Hearing Instrument Manufacturers’ Software Association (HIMSA) was founded at the beginning of 1993 with the objective of developing, marketing and supporting Noah – one standard for integrated hearing care software.
HIMSA is a privately owned, non-profit company, and it operates much like a consortium – all suppliers within the hearing care industry who provide Noah-compatible products have a significant say in the running of HIMSA and in how the standard evolves. HIMSA is owned by the six largest Hearing Instrument Manufacturers in the world and it was those owner companies that introduced HIMSA to Coherent Solutions.
HIMSA developed Noah — a software system which allows hearing instrument fitting, audiological measurement and office management systems to share a common database. The user can measure a client’s hearing loss using a tool from one supplier and the results will be automatically passed to a common database where other suppliers’ fitting systems can also access the information.
HIMSA, like its affiliates, is constantly improving its software. When the platform was lifted to a full .Net product – Noah 4 – it was also necessary to rethink how the quality of the product could be ensured. Project Director Arild Rasmussen was introduced to Coherent Solutions in 2009, as HIMSA was working on Noah 4.0. They were looking to incorporate automated regression testing into their process.
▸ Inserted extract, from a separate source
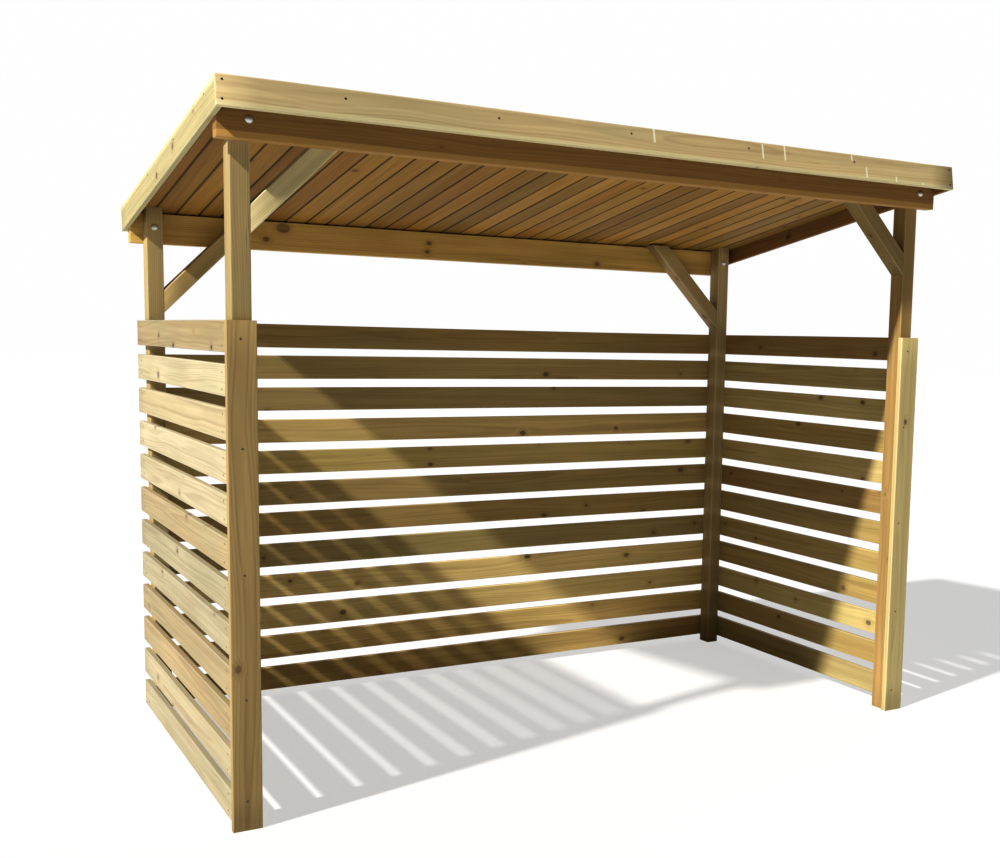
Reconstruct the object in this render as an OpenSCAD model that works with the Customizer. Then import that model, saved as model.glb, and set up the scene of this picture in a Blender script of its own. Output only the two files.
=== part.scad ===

“Regression testing is a huge task for us,” explained Rasmussen. “We have to make every new iteration backward-compatible with all current and past versions of Windows, in more than 20 languages and across a variety of different country settings. There is plenty of room for mistakes in this kind of repetitive, tedious testing which can consume so many hours.”
Initially, Rasmussen worked closely with Coherent Solutions’ Minsk team, holding weekly meetings between his team in Denmark and Coherent’s software engineers who were writing the scripts in TestComplete. As time went on, and the two teams merged, weekly meetings have given way to bi-weekly ones and later more casual contacts between individuals as needed.